I am a one-man development team at the moment and I want to be sure that my
code is going to be considered thoroughly tested when I eventually release
it.

Some guidance on what should be tested and how thoroughly it should be
tested - as well as what does NOT need to be tested - would be very helpful.

What type of testing.

If unit testing look for JUnit.

For other types of testing you may need other tools.

Arne
 
A

Arne Vajhøj

After having found a bug in a simple getter, I've found it easier to
recommend to always write a test for everything, no matter how simple it
is.

Very good point.

Before IDE's generated getters/setters it occasionally happened that
those were copy pasted, method name modified but field name was
not modified.
Also, any time you find and fix a bug, add a check for it in your test
suite to make sure you don't regress the bug fix.

Also very good point.

If one person at some point in the past did not think of a
potential problem, then there is a much higher risk than
usual for that during some heavy refactoring another person
will not think of it either.

Arne
 
M

Martin Gregorie

After having found a bug in a simple getter, I've found it easier to
recommend to always write a test for everything, no matter how simple it
is.
That goes without saying - I wasn't being entirely clear. What I meant is
that its not worth writing a test harness for a very simple class, e.g.
one with nothing but getters, setters and toString() methods. However, if
a class or group of co-operating classes is complex enough to deserve a
test harness, then you must test all its methods.
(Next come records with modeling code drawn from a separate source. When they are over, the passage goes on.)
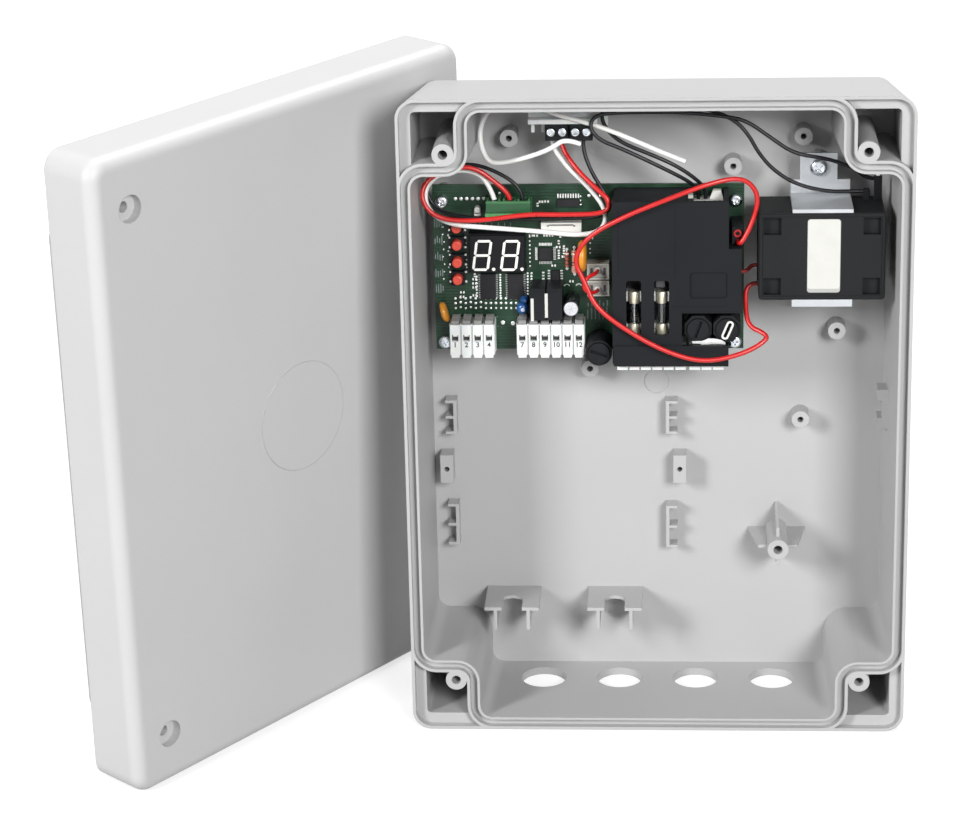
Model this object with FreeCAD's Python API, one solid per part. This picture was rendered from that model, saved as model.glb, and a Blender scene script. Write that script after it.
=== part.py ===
import FreeCAD, Part
import math
import os

# Gate control box, in millimetres.
# The box frame used while modelling: X to the right, Y from the open rim to the back wall,
# Z up along the rim, with the origin at the middle of the rim's lower outer edge.
# The base stands on its drafted bottom wall, so the finished base leans back by the draft angle.

# Enclosure base
BOX_W = 220.0
BOX_H = 290.0
BASE_DEPTH = 62.0
BACK_INSET = 5.0
BACK_WALL = 2.5
RIM_CORNER_R = 8.6
SIDE_ROOM = 11.2
TOP_ROOM = 12.1

# Seal channel round the rim, measured inwards from the outer edge
LIP_OUTER = 1.4
LIP_INNER = 1.2
GROOVE_W = 3.2
GROOVE_DEPTH = 3.5
INNER_DRAFT = 2.3
CHANNEL_BEND_R = 11.4
CHANNEL_NOTCH_R = 4.5
RIM_W = LIP_OUTER + GROOVE_W + LIP_INNER

# Corner pockets with their screw pillars
POCKET_X = 24.8
POCKET_Z = 27.7
LEDGE_W = 4.8
LEDGE_DEPTH = 4.0
POCKET_DEPTH = 50.0
POCKET_CORNER_R = 2.0
PILLAR_X = 20.0
PILLAR_Z = 24.0
PILLAR_R = 4.75
PILLAR_SIDES = 24
PILLAR_BORE_R = 2.1
PILLAR_BORE_DEPTH = 34.0
WALL_HOLE_R = 2.6
WALL_HOLE_X = 13.0
WALL_HOLE_Z = 14.0

# Cable entries in the bottom wall
ENTRY_R = 10.4
ENTRY_PITCH = 35.0
ENTRY_COUNT = 4
ENTRY_DEPTH = 42.5

# Bosses, ribs and cradles on the back wall
BOSS_R = 4.0
BOSS_HOLE_R = 1.4
BOSS_HEIGHT = 10.0
BOSS_PLACES = [(-64.6, 261.4), (34.0, 248.1), (64.6, 261.4), (80.4, 172.5), (64.7, 130.8),
               (-29.9, 155.0)]
BOSS_SIDES = 20
BOSS_HOLE_SIDES = 12
TALL_BOSS_AT = (54.6, 75.0)
TALL_BOSS_R = 4.8
TALL_BOSS_HOLE_R = 2.1
TALL_BOSS_HEIGHT = 28.5
TALL_RIB_T = 1.5
TALL_RIB_TIP = 8.8
TALL_RIB_FOOT = 13.2
TALL_RIB_DROP = 4.6
KEY_BOSS_PLACES = [(-95.8, 107.0), (10.4, 107.0)]
KEY_BOSS_W = 6.0
KEY_BOSS_L = 13.4
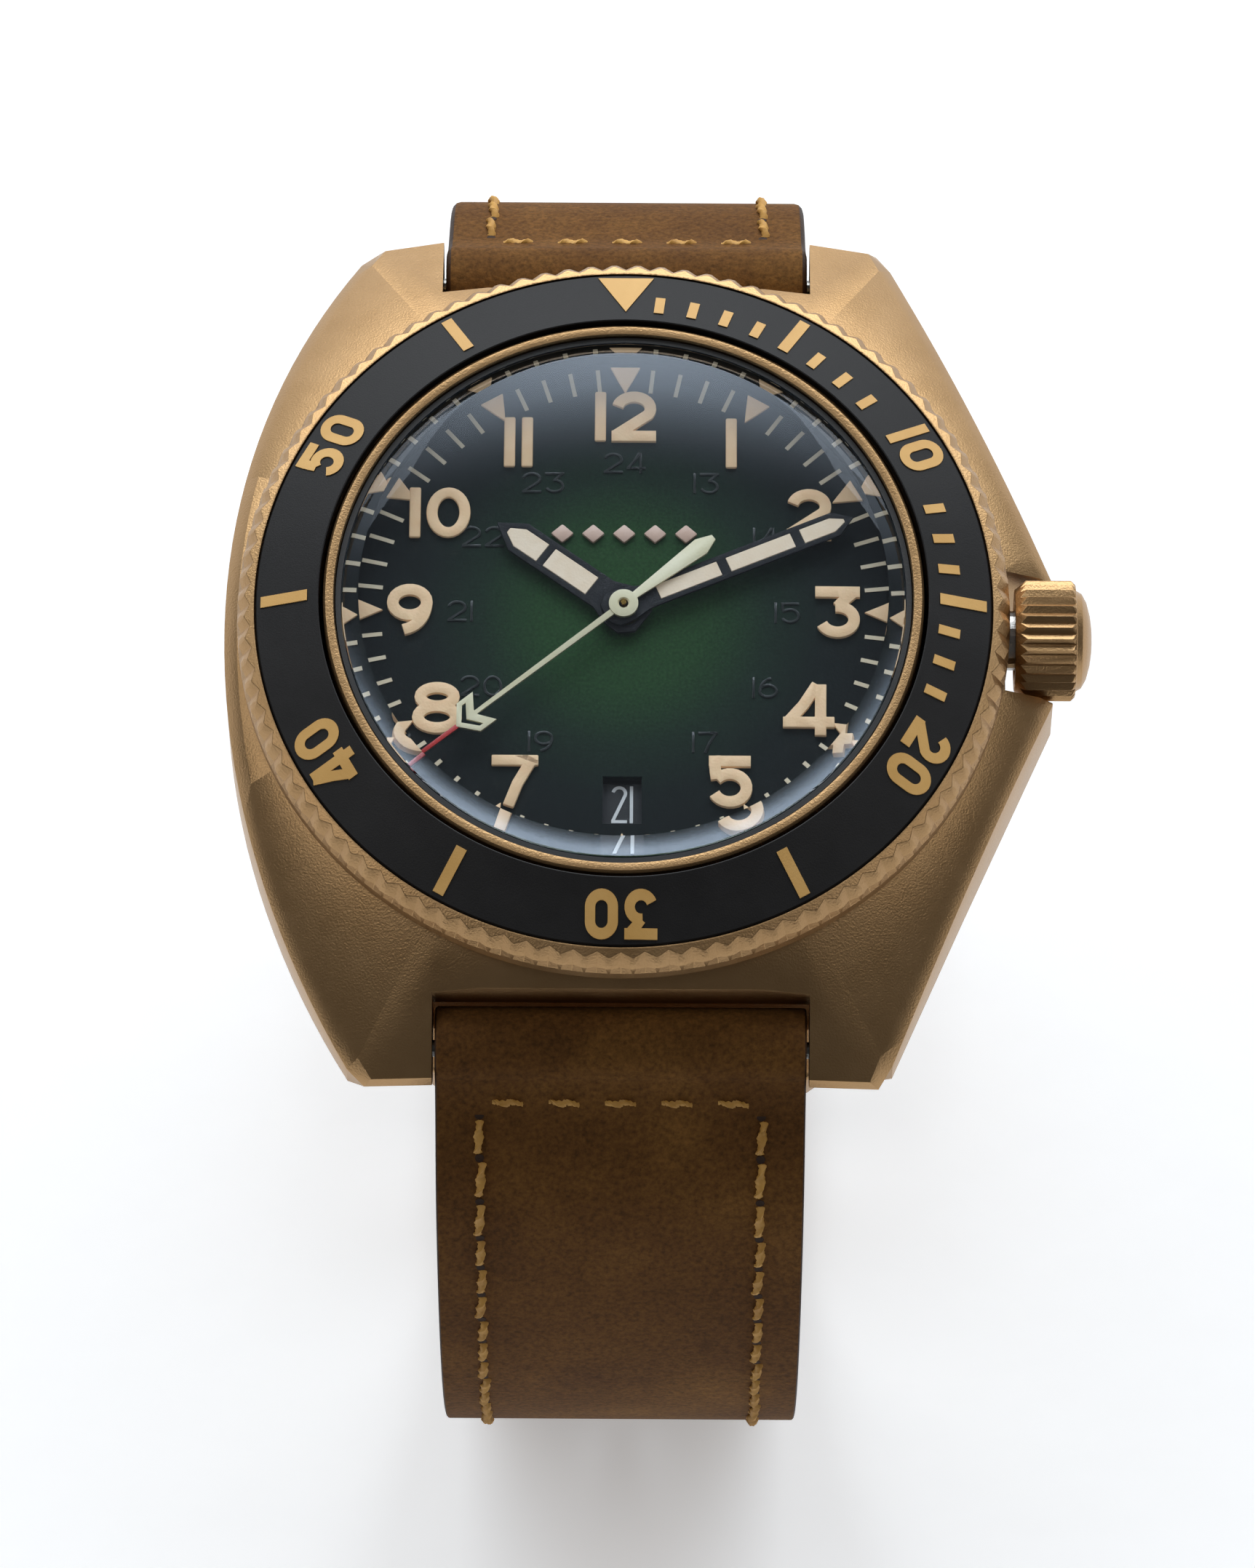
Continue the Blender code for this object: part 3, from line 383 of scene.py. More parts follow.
def makeNubuck():
    # oiled nubuck calf: short nap, cloudy pull-up and darker worn patches
    material, tree, shader = startMaterial("leatherOiledNubuck", Roughness=0.8, Specular_IOR_Level=0.12)
    where = addNode(tree, "ShaderNodeTexCoord").outputs["Object"]
    cloud = addNode(tree, "ShaderNodeTexNoise", {"Vector": where, "Scale": perMillimetre(7.0),
                                                 "Detail": 5.0, "Roughness": 0.62})
    nap = addNode(tree, "ShaderNodeTexNoise", {"Vector": where, "Scale": perMillimetre(0.28),
                                               "Detail": 3.0, "Roughness": 0.7})
    base = addNode(tree, "ShaderNodeValToRGB", {"Fac": cloud.outputs["Fac"]},
                   stops=[(0.25, "#54361a"), (0.5, "#62411e"), (0.75, "#745026")])
    speck = addNode(tree, "ShaderNodeMapRange", {"Value": nap.outputs["Fac"], "From Min": 0.3,
                                                 "From Max": 0.7, "To Min": 0.6, "To Max": 1.4})
    tint = addNode(tree, "ShaderNodeVectorMath", {0: base.outputs["Color"],
                                                  "Scale": speck.outputs["Result"]}, operation="SCALE")
    relief = addNode(tree, "ShaderNodeBump", {"Height": nap.outputs["Fac"], "Strength": 0.45,
                                              "Distance": 0.0001})
    tree.links.new(tint.outputs["Vector"], shader.inputs["Base Color"])
    tree.links.new(relief.outputs["Normal"], shader.inputs["Normal"])
    return material


dialLacquer = makeDialLacquer()
sapphireCoated = makeSapphire()
nubuck = makeNubuck()
# edges burnished and painted dark brown
edgePaint = grainedMaterial("edgePaintBrown", ("#2a190d", "#3b2514"), (0.5, 0.62), 0.2, 0.3,
                            Specular_IOR_Level=0.15)
# painted shade: dark discs sunk into the leather at each needle hole stand in for the shade inside the holes
paintedHoleShade = grainedMaterial("leatherHolePaintedShade", ("#2a190d", "#3a2413"), (0.8, 0.9), 0.2, 0.3)
# linen thread, waxed, two plies
threadWaxed = grainedMaterial("linenThreadWaxed", ("#b88538", "#d6a452"), (0.5, 0.62), 0.12, 0.4, patch=1.2)
print("materials ready")


caseShape = {
    "floor": 0.9, "deck": 7.2, "deckRadius": 20.2, "coneStart": 20.6, "coneSlope": 0.61,
    "tip": (13.22, 24.46), "innerY": 24.7, "innerX": 9.0, "flankX": -20.7, "guard": (22.3, 3.5),
    "edgeOut": 0.7, "edgeDown": 0.75, "floorBevel": 0.5, "soft": 0.07, "backOpening": 18.4,
    "lugDrop": 0.7, "lugStart": 15.0, "lugEnd": 24.4,       # lugs reach below the floor, from y to y
    "lugReach": (0.12, -0.9, -1.4),                         # their ends stand out at the edge, lean in below
    "collar": [(0, 5), (16, 5), (16, 11.02), (15.87, 11.15), (0, 11.15)],
    "bore": [(0, -1), (17.35, -1), (17.35, 1.55), (16.3, 1.55), (16.3, 2.6), (14.75, 2.6), (14.75, 8.5),
             (14.6, 8.5), (14.6, 8.95), (15.4, 8.95), (15.4, 11.05), (15.55, 11.3), (15.55, 13), (0, 13)],
    "wireGroove": [(15.8, 7.9), (16.9, 7.9), (16.9, 8.5), (15.8, 8.5)],
    "gapHalf": 10, "gapWall": 20.6, "reliefRadius": 2.65, "reliefDepth": 1.9,
    "bar": (22.5, 2.4), "barHole": 0.55, "barLength": 22.4,
    "notch": (20.4, 3.5), "tube": (17.5, 5.6), "tubeHole": 1.65, "tubeLength": 9,
}


def caseOutline():
    tipX, tipY = caseShape["tip"]
    sag = -caseShape["flankX"] - tipX
    radius = (tipY ** 2 + sag ** 2) / (2 * sag)
    spread = math.degrees(math.asin(tipY / radius))
    centre = caseShape["flankX"] + radius
    flank = bow((centre, 0), (radius, radius), 180 - spread, 180 + spread, 40)
    inner = caseShape["innerX"]
    front = [(-inner, -caseShape["innerY"]), (inner, -caseShape["innerY"]), (tipX, -tipY)]
    guardX, guardY = caseShape["guard"]
    lower = [(tipX + (guardX - tipX) * i / 16, -tipY + (tipY - guardY) * i / 16) for i in range(1, 17)]
    upper = [(x, -y) for x, y in reversed(lower)]
    return flank + front + lower + upper + [(tipX, tipY), (inner, caseShape["innerY"]),
                                            (-inner, caseShape["innerY"])]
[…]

If a method in such a
class 'doesn't need testing' then you should be asking whether the method
is really necessary and remove it if it isn't.
Also, any time you find and fix a bug, add a check for it in your test
suite to make sure you don't regress the bug fix.
Yes. The set of test scripts should be extended if it misses bugs and
*must* be extended if extra functionality or methods are added to the
class.
 
J

Jean-Baptiste Nizet

Rhino a écrit :
I'm worried that my knowledge of industry standard testing procedures for
Java is getting a bit out of date.

Can anyone refer me to a website that focuses on testing for Java code and
that describes the best practices and tools for doing that testing?

My advice would also be to test everything.
Now for the tools: JUnit and TestNG are certainly the most used test
frameworks.

I use Cobertura, which is free, to measure the code coverage of the
tests. You might also like Emma or Clover (but this last one isn't free).

To test web applications, I use HtmlUnit, but there are other tools
(Selenium is probably one of the most used tools).

Finally, these are not really testing tools, but they help avoiding
bugs, bad practices and ugly code: PMD, Checkstyle, and Findbugs are
great tools.

All of them can easily be included in your build. See
http://code.google.com/p/memwords/source/browse/trunk/ant/build.xml for
an example of an ant build which integrates all these tools.

I should also mention that if your application and/or your team becomes
larger, running the tests frequently can become tedious. You might then
add a continuous integration tool like Hudson to your toolbox.

JB.
 
T

Tom Anderson

Also very good point.

If one person at some point in the past did not think of a
potential problem, then there is a much higher risk than
usual for that during some heavy refactoring another person
will not think of it either.

Something i say that's just about applicable here is "If something can
break, test it. If something can't possibly break, definitely test it.".
When you make assumptions like that, you need to check them, and you'll
get bitten if you don't.

tom
 
R

Rhino

Rhino said:
I'm worried that my knowledge of industry standard testing procedures for
Java is getting a bit out of date.

Can anyone refer me to a website that focuses on testing for Java code and
that describes the best practices and tools for doing that testing?

I am a one-man development team at the moment and I want to be sure that
my code is going to be considered thoroughly tested when I eventually
release it.

Some guidance on what should be tested and how thoroughly it should be
tested - as well as what does NOT need to be tested - would be very
helpful.
Thanks everyone for your replies to my question, especially Jean-Baptiste
Nizet who gave me several specific tools to examine.

I've been using JUnit for some time but the other tools he mentioned look
like they will be very useful as I further expand the testing I do.